Russian President Vladimir Putin said Russia is militarily ready for a Cuban Missile-style crisis if the United States wanted one and threatened to place hypersonic nuclear missiles on ships or submarines near U.S. territorial waters.
Putin detailed his warning for the first time, saying Russia could deploy hypersonic missiles on ships and submarines which could lurk outside U.S. territorial waters if Washington now moved to deploy intermediate-range nuclear weapons in Europe.
“(We’re talking about) naval delivery vehicles: submarines or surface ships. And we can put them, given the speed and range (of our missiles)… in neutral waters. Plus they are not stationary, they move and they will have to find them,” Putin said, according to a Kremlin transcript.
“You work it out: Mach nine (the speed of the missiles) and over 1,000 km (their range).”

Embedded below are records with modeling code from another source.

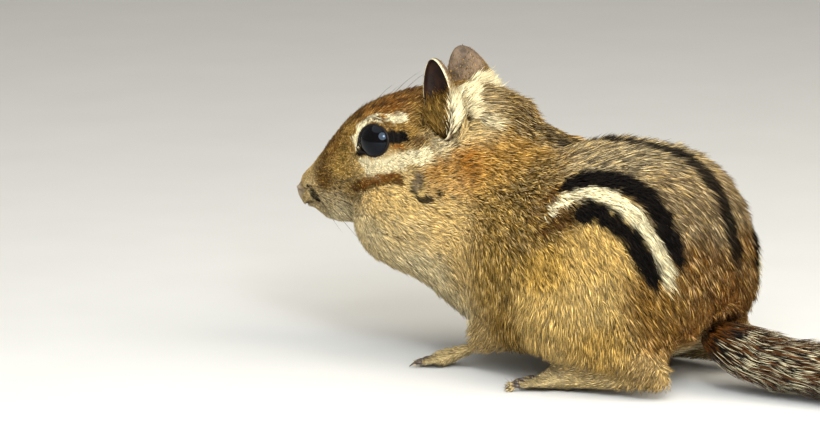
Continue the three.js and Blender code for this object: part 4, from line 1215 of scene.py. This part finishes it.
class CHIPMUNK_OT_claws(bpy.types.Operator):
    """Make the curved claws of all four feet"""

    bl_idname = "chipmunk.claws"
    bl_label = "Claws"

    def execute(self, context):
        _, colours = settings()
        horn, tree, shader = plain_material("claw_horn", colours.claw, 0.35, 0.5)
        pale = tuple(min(1, 2.6 * c) for c in colours.claw)
        tint = mixed(tree, ranged(tree, noise(tree, 1500.0), 0.4, 0.7), colours.claw, pale)
        tree.links.new(tint, shader.inputs["Base Color"])
        for kind, foot in FEET.items():
            for side, hand in SIDES.items():
                claws = bmesh.new()
                for tip, point in claw_ends(foot, hand):
                    length = float(np.linalg.norm(point - tip)) + 0.9
                    claw = bmesh.new()
                    bmesh.ops.create_cone(
                        claw, cap_ends=True, segments=8, radius1=0.46, radius2=0.07, depth=length
                    )
                    long_edges = [
                        e for e in claw.edges if abs(e.verts[0].co.z - e.verts[1].co.z) > length / 2
                    ]
                    bmesh.ops.subdivide_edges(claw, edges=long_edges, cuts=4)
                    for vert in claw.verts:
                        share = vert.co.z / length + 0.5
                        vert.co.y += 0.45 * share * (1 - share) * length
                    way = unit(point - tip)
                    middle = tip + way * (length / 2 - 0.9)
                    bmesh.ops.transform(claw, matrix=placed(middle, facing(way)), verts=claw.verts)
                    mesh = bpy.data.meshes.new("claw")
                    claw.to_mesh(mesh)
                    claw.free()
                    claws.from_mesh(mesh)
                    bpy.data.meshes.remove(mesh)
                finished(smooth_object(f"claws_{kind}_{side}", claws, [horn]), "foot")
        return {"FINISHED"}


class CHIPMUNK_OT_whiskers(bpy.types.Operator):
    """Grow the whiskers on both sides of the snout and over the eyes"""

    bl_idname = "chipmunk.whiskers"
    bl_label = "Whiskers"

    def execute(self, context):
        _, colours = settings()
        dark, tree, shader = plain_material("whisker", colours.whisker, 0.4, 0.4)
        set_mottled(tree, shader, 120.0, colours.whisker, tuple(4 * c for c in colours.whisker))
        rng = np.random.default_rng(31)
        stations = np.linspace(0, 1, 9)
        for side, hand in SIDES.items():
            spines = []
            for n, (back, left, up) in enumerate(WHISKER_ROOTS):
                row, column = divmod(n, 4)
                root = head_point(back, hand * (left - 0.5), up)
                way = head_way(0.55 + 0.16 * column, hand * 0.62, 0.42 - 0.3 * row)
                way = unit(way + 0.08 * rng.normal(size=3))
                length = (9 + 2.6 * column) * rng.uniform(0.85, 1.15)
                droop = UP * -0.16 + head_way(0.22, 0, 0)
                spines.append([root + length * (t * way + t * t * droop) for t in stations])
            for n in range(2):
                root = head_point(17.0 + 1.5 * n, hand * 5.6, 17.0)
                way = unit(head_way(0.5, hand * 0.4, 0.9))
                spines.append([root + 8 * (t * way + t * t * head_way(0.25, 0, -0.1)) for t in stations])
            spines = np.array(spines)
            width = np.linspace(0.055, 0.015, len(stations) - 2)[None] * np.ones((len(spines), 1))
            points, faces, _ = blades(spines, np.tile(UP, (len(spines), 1)), width, flat=1.0)
            mesh = mesh_from("whiskers_" + side, points, faces)
            finished(link("whiskers_" + side, mesh, [dark]), "crown")
        return {"FINISHED"}


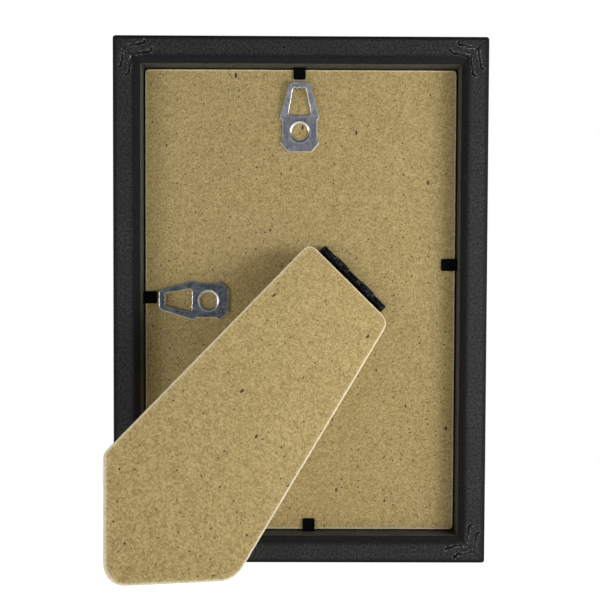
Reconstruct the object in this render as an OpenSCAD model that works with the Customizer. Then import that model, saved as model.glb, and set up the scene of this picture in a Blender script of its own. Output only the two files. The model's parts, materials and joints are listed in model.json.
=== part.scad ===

The Cuban Missile Crisis erupted in 1962 when Moscow responded to a U.S. missile deployment in Turkey by sending ballistic missiles to Cuba, sparking a standoff that brought the world to the brink of nuclear war.
More than five decades on, tensions are rising again over Russian fears that the United States might deploy intermediate-range nuclear missiles in Europe, as a landmark Cold War-era arms-control treaty unravels.
Putin has said he does not want an arms race but would have no choice but to act if Washington deployed new missiles in Europe, some of which he says could strike Moscow within 10 to 12 minutes.
The United States does not currently have ground-based intermediate-range nuclear missiles that it could place in Europe but could develop and deploy them if the INF treaty collapses.
Putin said his naval response to such a move would mean Russia could strike the United States faster than U.S. missiles deployed in Europe could hit Moscow because the flight time would be shorter.
“It (the calculation) would not be in their favor, at least as things stand today. That’s for sure.” said Putin.
Relations between Moscow and Washington were strained, he added, but the tensions were not comparable to those of the Cuban Missile Crisis.
“They (the tensions) are not a reason to ratchet up confrontation to the levels of the Cuban Missile Crisis in the 1960s. In any case that’s not what we want,” said Putin. “If someone wants that, well OK they are welcome. I have set out today what that would mean. Let them count (the missile flight times).”